• **DATASET SECTION**
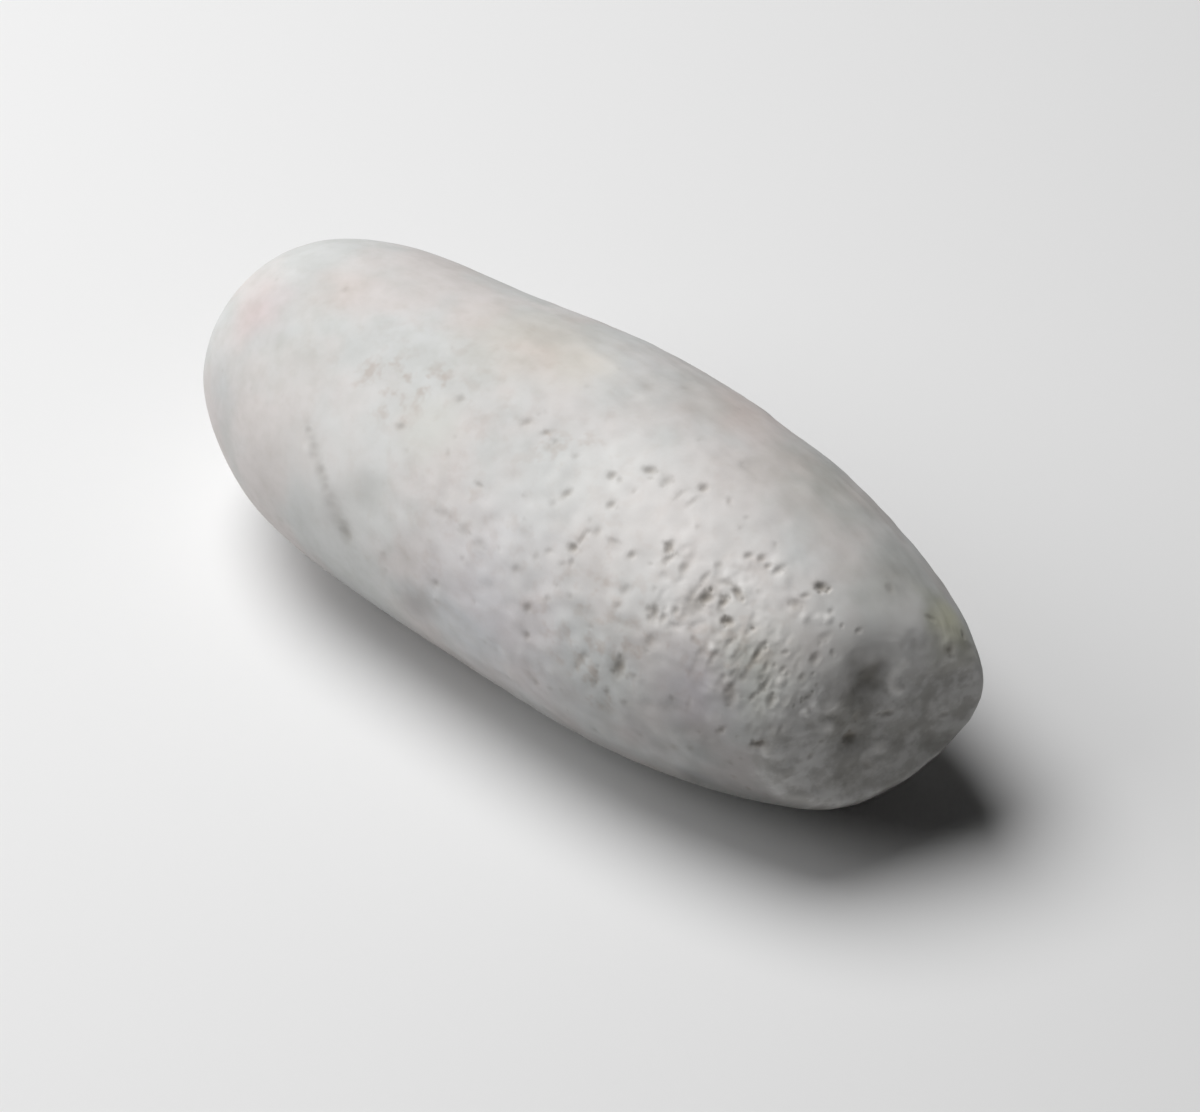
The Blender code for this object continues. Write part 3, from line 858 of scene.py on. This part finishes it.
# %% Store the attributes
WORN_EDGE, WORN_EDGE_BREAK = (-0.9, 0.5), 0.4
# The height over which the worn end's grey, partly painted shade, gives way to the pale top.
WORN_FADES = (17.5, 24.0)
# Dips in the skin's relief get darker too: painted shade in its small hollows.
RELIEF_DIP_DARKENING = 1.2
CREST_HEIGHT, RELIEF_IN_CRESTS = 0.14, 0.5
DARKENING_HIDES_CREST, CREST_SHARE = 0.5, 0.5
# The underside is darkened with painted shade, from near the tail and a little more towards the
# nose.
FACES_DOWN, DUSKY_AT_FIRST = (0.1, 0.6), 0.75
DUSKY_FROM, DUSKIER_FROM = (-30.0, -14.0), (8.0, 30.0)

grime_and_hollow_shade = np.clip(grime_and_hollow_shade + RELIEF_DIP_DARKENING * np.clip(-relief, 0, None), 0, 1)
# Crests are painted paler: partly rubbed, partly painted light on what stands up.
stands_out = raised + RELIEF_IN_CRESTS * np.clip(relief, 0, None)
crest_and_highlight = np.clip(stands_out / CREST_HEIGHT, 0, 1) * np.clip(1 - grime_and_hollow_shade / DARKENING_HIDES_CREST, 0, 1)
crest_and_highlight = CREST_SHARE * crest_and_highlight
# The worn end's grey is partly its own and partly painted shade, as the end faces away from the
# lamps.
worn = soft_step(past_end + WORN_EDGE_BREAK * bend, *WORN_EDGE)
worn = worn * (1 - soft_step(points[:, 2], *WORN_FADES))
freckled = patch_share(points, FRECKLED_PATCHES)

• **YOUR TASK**
Copy out each line exactly as written.

• **WRITTEN RESPONSE**
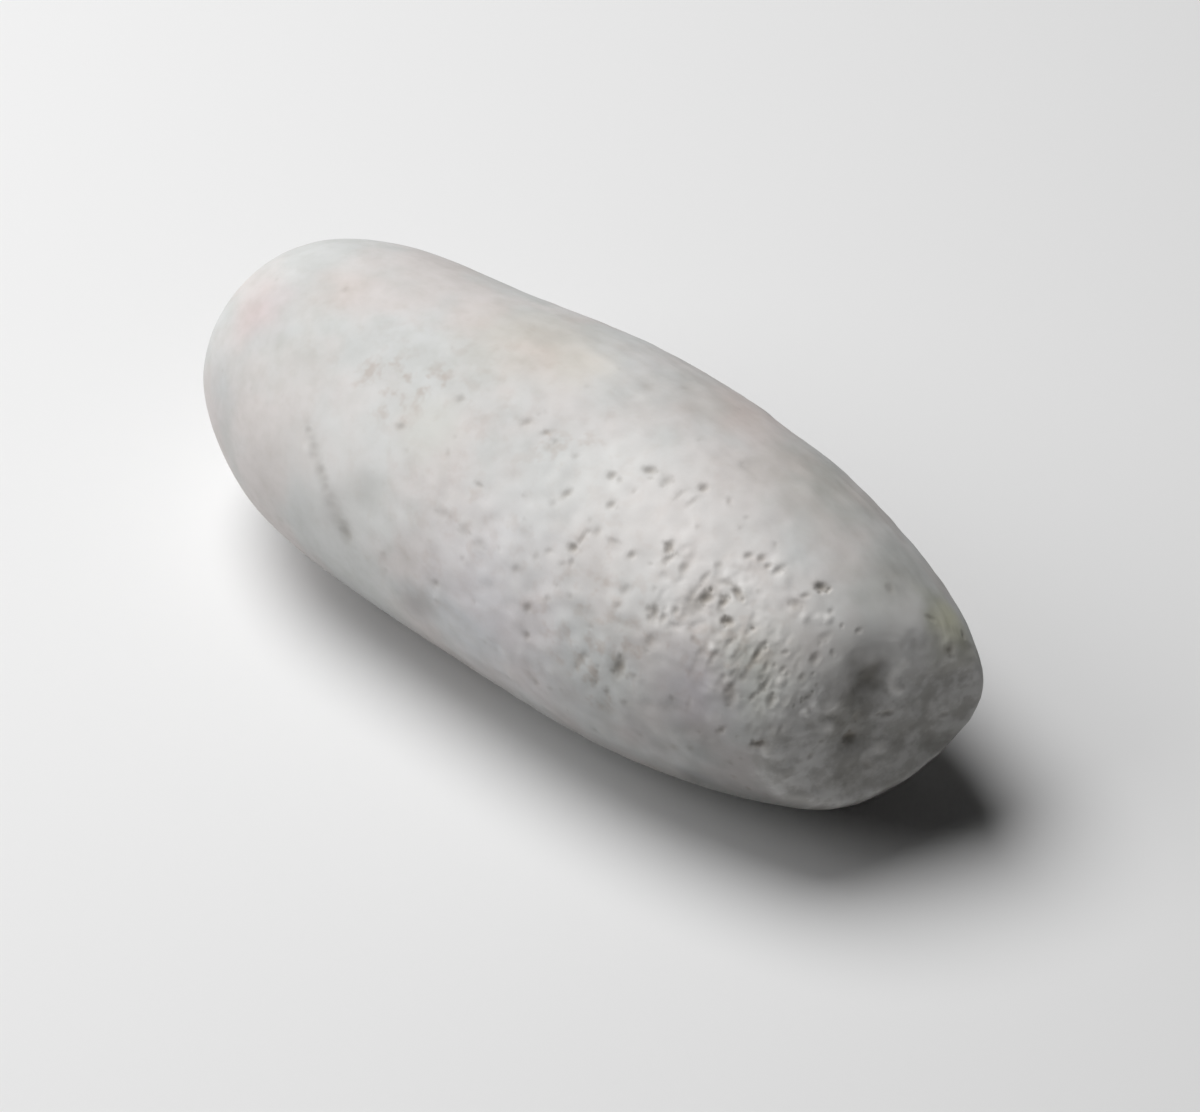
The Blender code for this object continues. Write part 3, from line 858 of scene.py on. This part finishes it.
# %% Store the attributes
WORN_EDGE, WORN_EDGE_BREAK = (-0.9, 0.5), 0.4
# The height over which the worn end's grey, partly painted shade, gives way to the pale top.
WORN_FADES = (17.5, 24.0)
# Dips in the skin's relief get darker too: painted shade in its small hollows.
RELIEF_DIP_DARKENING = 1.2
CREST_HEIGHT, RELIEF_IN_CRESTS = 0.14, 0.5
DARKENING_HIDES_CREST, CREST_SHARE = 0.5, 0.5
# The underside is darkened with painted shade, from near the tail and a little more towards the
# nose.
FACES_DOWN, DUSKY_AT_FIRST = (0.1, 0.6), 0.75
DUSKY_FROM, DUSKIER_FROM = (-30.0, -14.0), (8.0, 30.0)

grime_and_hollow_shade = np.clip(grime_and_hollow_shade + RELIEF_DIP_DARKENING * np.clip(-relief, 0, None), 0, 1)
# Crests are painted paler: partly rubbed, partly painted light on what stands up.
stands_out = raised + RELIEF_IN_CRESTS * np.clip(relief, 0, None)
crest_and_highlight = np.clip(stands_out / CREST_HEIGHT, 0, 1) * np.clip(1 - grime_and_hollow_shade / DARKENING_HIDES_CREST, 0, 1)
crest_and_highlight = CREST_SHARE * crest_and_highlight
# The worn end's grey is partly its own and partly painted shade, as the end faces away from the
# lamps.
worn = soft_step(past_end + WORN_EDGE_BREAK * bend, *WORN_EDGE)
worn = worn * (1 - soft_step(points[:, 2], *WORN_FADES))
freckled = patch_share(points, FRECKLED_PATCHES)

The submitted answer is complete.